Can I use a different yeast strain than the ones you recommended?
While you can experiment, I strongly advise sticking to clean, highly attenuating lager strains. German or American lager yeasts (e.g., WLP830, WLP838, SafLager 34/70, or even US-05 fermented colder for an “alt-lager” approach if you absolutely can’t lager) are your best bet. Avoid ale yeasts, as their ester production will fundamentally change the flavor profile and move it away from a Sol clone. The key is minimal ester production and high attenuation.
How critical is temperature control during fermentation for this recipe?
Temperature control is absolutely paramount for any lager, and especially for a clean, delicate clone like Sol. Deviating from the **10-12°C (50-54°F)** fermentation range can lead to significant off-flavors such as diacetyl, acetaldehyde (green apple), or fusel alcohols. The yeast will also produce more esters at higher temperatures, which is undesirable for this style. Strict control, including the diacetyl rest, is non-negotiable for achieving a truly authentic clone.

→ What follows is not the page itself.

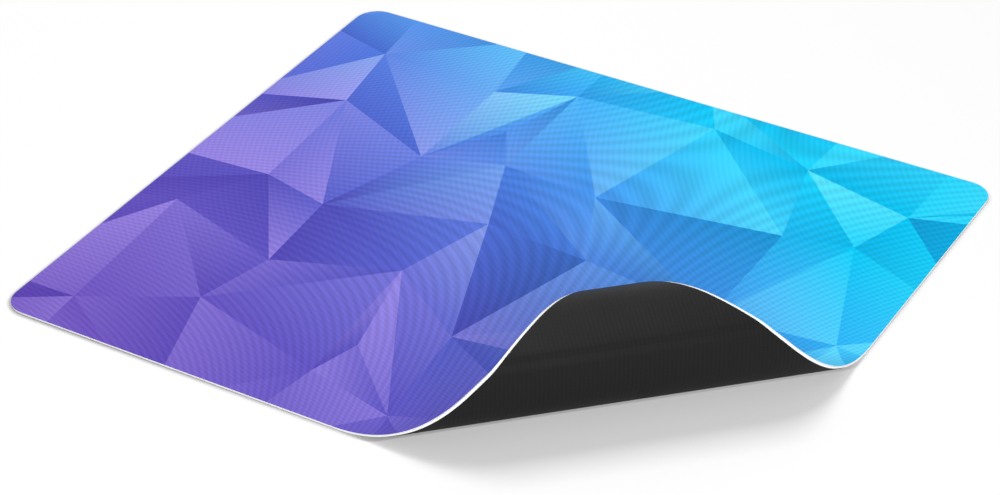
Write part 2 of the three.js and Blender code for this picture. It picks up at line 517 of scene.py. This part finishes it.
def paper_sweep(glow):
    """White paper that glows a little where seen directly, a painted light that lightens the shadows near the pad:
    matt, with soft grey shadows that a painted shade deepens where the pad meets it.

    Away from the pad it shows plain white, so that it has no horizon.
    """
    material, tree = new_material("white_paper_sweep")
    # Painted shade: ambient occlusion darkens the paper's own colour where the pad is near, more on the left than
    # on the right
    near = add(tree, "ShaderNodeAmbientOcclusion", {"Distance": PAINTED_SHADE_REACH}, out="AO", samples=8)
    clear = add(tree, "ShaderNodeMath", {0: near, 1: PAINTED_SHADE_FADE}, operation="POWER")
    place = add(tree, "ShaderNodeTexCoord", out="Object")
    across = add(tree, "ShaderNodeSeparateXYZ", {"Vector": place}, out="X")
    deepest_painted_shade = add(tree, "ShaderNodeMapRange", {
        "Value": across, "From Min": -PAINTED_SHADE_SPAN, "From Max": PAINTED_SHADE_SPAN,
        "To Min": 1.0 - PAINTED_SHADE_LEFT, "To Max": 1.0 - PAINTED_SHADE_RIGHT,
    })
    shade = add(tree, "ShaderNodeMapRange", {"Value": clear, "To Min": deepest_painted_shade})
    colour = add(tree, "ShaderNodeCombineColor", {"Red": shade, "Green": shade, "Blue": shade})
    paper = add(tree, "ShaderNodeBsdfDiffuse", {"Color": colour})
    # Painted light: where seen directly the paper glows, by the glow's share near the pad, which lightens the
    # shadows there, rising to plain white away from it
    light = add(tree, "ShaderNodeEmission", {"Color": colour, "Strength": 1.0})
    away = add(tree, "ShaderNodeVectorMath", {0: place}, out="Value", operation="LENGTH")
    open_glow = add(
        tree, "ShaderNodeMapRange", {"Value": away, "From Min": CLEAR_FROM, "From Max": CLEAR_TO, "To Min": glow},
        interpolation_type="SMOOTHSTEP",
    )
    share = add(tree, "ShaderNodeMath", {0: seen_directly(tree), 1: open_glow}, operation="MULTIPLY")
    surface(tree, "ShaderNodeMixShader", {0: share, 1: paper, 2: light})
    return material


# How far each side of the pad counts towards the cool end of the wash, and where its colours stand
COOL_ALONG = 0.46
COOL_ACROSS = 0.54
WASH_STOPS = (0.0, 0.3, 0.51, 0.65, 0.8)

# The facets' tints. Most draw theirs about a mean, and a few bold ones from a range of light tints.
# A tint above 0 lightens the wash and one below 0 shades it, the more by the depth of the shade, and
# each facet slopes from lighter to darker. All tints stay between the least and the most.
TINT_MEAN = 0.02
TINT_SPREAD = 0.14
BOLD_SHARE = 0.12
BOLD_TINTS = (0.3, 0.6)
SLOPES = (0.1, 0.3)
LEAST_TINT = -0.5
MOST_TINT = 0.9
SHADE_DEPTH = 1.9
# Where the light and dark tints start to turn from warm to cool, and over how much of the wash
TURN_START = 0.42
TURN_SPAN = 0.3
# Facets whose area is a smaller share of their squared outline keep closer to the wash
SLIVER_SHARE = 0.02
# How far the middle of a split facet strays, as a share of a cell
SPLIT_WANDER = 0.15


def mix_colour(a, b, share):
    """A colour between two, by a share."""
    return Vector(a).lerp(Vector(b), max(0.0, min(1.0, share)))


def coolness(point, sheet):
    """How far a place lies towards the right corner, from 0 at the left corner to 1."""
    return 0.5 + COOL_ALONG * point.x / sheet.length + COOL_ACROSS * point.y / sheet.width


def wash(design, cool):
    """Colour of the wash at a place."""
    colours = (design.violet, design.indigo, design.blue, design.azure, design.cyan)
    found = Vector(colours[0])
    for start, end, colour in zip(WASH_STOPS, WASH_STOPS[1:], colours[1:]):
        found = mix_colour(found, colour, (cool - start) / (end - start))
    return found


def dye_facets(bm, sheet, design, dice):
    """Gives each facet a tint of the wash and a soft gradient of its own."""
    layer = bm.loops.layers.float_color.new("dye")
    for face in bm.faces:
        centre = face.calc_center_median()
        tint = dice.gauss(TINT_MEAN, TINT_SPREAD)
        if dice.random() < BOLD_SHARE:
            tint = dice.uniform(*BOLD_TINTS)
        slope = dice.uniform(*SLOPES)
        fullness = min(1.0, face.calc_area() / (SLIVER_SHARE * face.calc_perimeter() ** 2))
        tint *= fullness
        slope *= fullness
        way = Matrix.Rotation(dice.uniform(0, 2 * math.pi), 3, "Z") @ Vector((1, 0, 0))
        size = math.sqrt(face.calc_area())
        for loop in face.loops:
            point = loop.vert.co
            cool = coolness(point, sheet)
            base = wash(design, cool)
            lift = max(LEAST_TINT, min(MOST_TINT, tint + slope * (point - centre).dot(way) / size))
            turned = (cool - TURN_START) / TURN_SPAN
            light = mix_colour(design.warm_light, design.cool_light, turned)
            shade = mix_colour(design.warm_shade, design.cool_shade, turned)
            colour = mix_colour(base, light, lift) if lift > 0 else mix_colour(base, shade, -SHADE_DEPTH * lift)
            loop[layer] = (*colour, 1.0)


def facet_sheet(sheet, design):
    """A flat sheet of triangular facets, larger than the pad, with their dyes."""
    dice = random.Random(design.seed)
    bm = bmesh.new()
    bmesh.ops.create_grid(bm, x_segments=design.columns, y_segments=design.rows, size=1)
    margin = 1 + 1 / min(design.columns, design.rows)
    bmesh.ops.scale(bm, verts=bm.verts[:], vec=(sheet.length / 2 * margin, sheet.width / 2 * margin, 1))
    cell = Vector((sheet.length * margin / design.columns, sheet.width * margin / design.rows, 0))
    for vert in bm.verts:
        vert.co += Vector([dice.uniform(-design.wander, design.wander) * side for side in cell])
    for face in bm.faces[:]:
        bmesh.ops.triangulate(bm, faces=[face], quad_method=dice.choice(("FIXED", "ALTERNATE")))
    chosen = [face for face in bm.faces if dice.random() < design.split]
    for vert in bmesh.ops.poke(bm, faces=chosen, center_mode="MEAN")["verts"]:
        vert.co += Vector([dice.uniform(-SPLIT_WANDER, SPLIT_WANDER) * side for side in cell])
    dye_facets(bm, sheet, design, dice)
    return bm


def plain_sheet(sheet):
    """A flat rectangle larger than the pad."""
    bm = bmesh.new()
    bmesh.ops.create_grid(bm, x_segments=1, y_segments=1, size=max(sheet.length, sheet.width))
    return bm


class MOUSEPAD_OT_cloth(bpy.types.Operator):
    """Make the printed cloth, bonded to the core"""

    bl_idname = "mousepad.cloth"
    bl_label = "Printed Cloth"

    def execute(self, context):
        pad = settings(context)
        fold = Fold(pad.sheet, pad.curl)
        bm = facet_sheet(pad.sheet, pad.design)
        trim_to_outline(bm, pad.sheet, 0.0)
        cut_rows(bm, fold)
        lay_flat_map(bm)
        bottom = pad.sheet.rubber + pad.sheet.foam + 2 * pad.sheet.glue
        thicken(bm, bottom, pad.sheet.cloth)
        for face in bm.faces:
            face.material_index = 1 if is_wall(face) else 0
        bend_sheet(bm, fold)
        piece = finish_piece(bm, "cloth_top", "printed_cloth", [woven_polyester(), cut_polyester()])
        return {"FINISHED"}


class MOUSEPAD_OT_core(bpy.types.Operator):
    """Make the white foam core, which shows at the cut edge"""

    bl_idname = "mousepad.core"
    bl_label = "Foam Core"

    def execute(self, context):
        pad = settings(context)
        fold = Fold(pad.sheet, pad.curl)
        bm = plain_sheet(pad.sheet)
        trim_to_outline(bm, pad.sheet, 0.0)
        thicken(bm, pad.sheet.rubber + pad.sheet.glue, pad.sheet.foam)
        round_rims(bm, FOAM_RIM)
        cut_rows(bm, fold)
        bend_sheet(bm, fold)
        piece = finish_piece(bm, "foam_sheet", "foam_core", [foam_rubber()])
        return {"FINISHED"}


class MOUSEPAD_OT_base(bpy.types.Operator):
    """Make the dark rubber base with its grip pattern"""

    bl_idname = "mousepad.base"
    bl_label = "Rubber Base"

    def execute(self, context):
        pad = settings(context)
        fold = Fold(pad.sheet, pad.curl)
        bm = plain_sheet(pad.sheet)
        trim_to_outline(bm, pad.sheet, pad.sheet.rubber_inset)
        lay_flat_map(bm)
        thicken(bm, 0.0, pad.sheet.rubber)
        round_rims(bm, RUBBER_RIM, upper=False)
        cut_rows(bm, fold)
        bend_sheet(bm, fold)
        finish_piece(bm, "rubber_sheet", "rubber_base", [moulded_rubber(pad.curl.bearing)])
        return {"FINISHED"}


# The softboxes, which both point at the pad: one behind it to the left, high up, and one on the
# viewer's side to the right, low enough to light the cut edges
SOFTBOX_SIZE = (0.65, 0.65)
KEY_PLACE = (-0.41, 0.31, 1.41)
FILL_PLACE = (0.98, -1.04, 0.67)

FLOOR_SIZE = 12
SENSOR_WIDTH = 36
CLIP_RANGE = (0.05, 20)


class MOUSEPAD_OT_stage(bpy.types.Operator):
    """Make the white floor, the light and the camera"""

    bl_idname = "mousepad.stage"
    bl_label = "Stage"

    def execute(self, context):
        studio = settings(context).studio
        scene = context.scene
        bpy.ops.mesh.primitive_plane_add(size=FLOOR_SIZE)
        floor = context.object
        floor.name = "floor"
        floor.data.materials.append(paper_sweep(studio.glow))

        world = bpy.data.worlds.new("even_white_light")
        world.use_nodes = True
        tree = world.node_tree
        background = tree.nodes["Background"]
        background.inputs["Color"].default_value = (1, 1, 1, 1)
        seen = seen_directly(tree)
        strength = add(tree, "ShaderNodeMapRange", {"Value": seen, "To Min": studio.sky, "To Max": 1.0})
        tree.links.new(strength, background.inputs["Strength"])
        scene.world = world

        for name, power, place in (("key", studio.key, KEY_PLACE), ("fill", studio.fill, FILL_PLACE)):
            lamp = bpy.data.lights.new(name, "AREA")
            lamp.shape = "RECTANGLE"
            lamp.size, lamp.size_y = SOFTBOX_SIZE
            lamp.energy = power
            softbox = bpy.data.objects.new(name, lamp)
            softbox.location = place
            softbox.rotation_mode = "QUATERNION"
            softbox.rotation_quaternion = (-softbox.location).to_track_quat("-Z", "Y")
            scene.collection.objects.link(softbox)

        lens = bpy.data.cameras.new("camera")
        lens.sensor_width = SENSOR_WIDTH
        lens.sensor_fit = "HORIZONTAL"
        lens.lens = studio.lens
        lens.clip_start, lens.clip_end = CLIP_RANGE
        camera = bpy.data.objects.new("camera", lens)
        camera.matrix_world = (
            Matrix.Translation(studio.camera)
            @ Matrix.Rotation(studio.yaw, 4, "Z")
            @ Matrix.Rotation(math.pi / 2 - studio.tilt, 4, "X")
            @ Matrix.Rotation(studio.roll, 4, "Z")
        )
        scene.collection.objects.link(camera)
        scene.camera = camera
        scene.view_settings.view_transform = "Standard"
        return {"FINISHED"}


class PadSettings(bpy.types.PropertyGroup):
    """All settings of the pad and its stage."""

    sheet: PointerProperty(type=PadSheet)
    curl: PointerProperty(type=PadCurl)
    design: PointerProperty(type=PadPrint)
    studio: PointerProperty(type=PadStudio)


class MOUSEPAD_PT_panel(bpy.types.Panel):
    """The pad's sizes and colours, and the operators that make it"""

    bl_idname = "MOUSEPAD_PT_panel"
    bl_label = "Mouse Pad"
    bl_space_type = "VIEW_3D"
    bl_region_type = "UI"
    bl_category = "Mouse Pad"

    def draw(self, context):
        pad = settings(context)
        groups = {"Sheet": pad.sheet, "Curl": pad.curl, "Print": pad.design, "Studio": pad.studio}
        for title, group in groups.items():
            box = self.layout.box()
            box.label(text=title)
            for name in group.__annotations__:
                box.prop(group, name)
        for operator in OPERATORS:
            self.layout.operator(operator.bl_idname)


OPERATORS = (MOUSEPAD_OT_cloth, MOUSEPAD_OT_core, MOUSEPAD_OT_base, MOUSEPAD_OT_stage)
CLASSES = (PadSheet, PadCurl, PadPrint, PadStudio, PadSettings, *OPERATORS, MOUSEPAD_PT_panel)


def register():
    """Adds the classes and the scene's settings of the pad."""
    for cls in CLASSES:
        bpy.utils.register_class(cls)
    bpy.types.Scene.mouse_pad = PointerProperty(type=PadSettings)


def unregister():
    """Takes them away again."""
    del bpy.types.Scene.mouse_pad
    for cls in reversed(CLASSES):
        bpy.utils.unregister_class(cls)


def main():
    """Makes the pad and its stage."""
    register()
    bpy.ops.mousepad.cloth()
    bpy.ops.mousepad.core()
    bpy.ops.mousepad.base()
    bpy.ops.mousepad.stage()


if __name__ == "__main__":
    main()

It’s one of the areas where investing in a temperature controller pays for itself many times over. Check out my full article on optimizing lager fermentation temperatures for more insights.
Is adding a lime wedge to this homebrew clone appropriate, or does it mask flavors?
That’s entirely a matter of personal preference and cultural tradition for serving Mexican-style lagers. While Sol is often served with a lime wedge to cut through perceived sweetness and add a zesty aroma, my goal with the clone recipe is to create a perfectly balanced beer that stands on its own. If you enjoy the lime addition, go for it! However, I encourage you to taste your brew first without it, appreciating the clean profile you’ve worked hard to create, and then add lime to your individual serving if desired.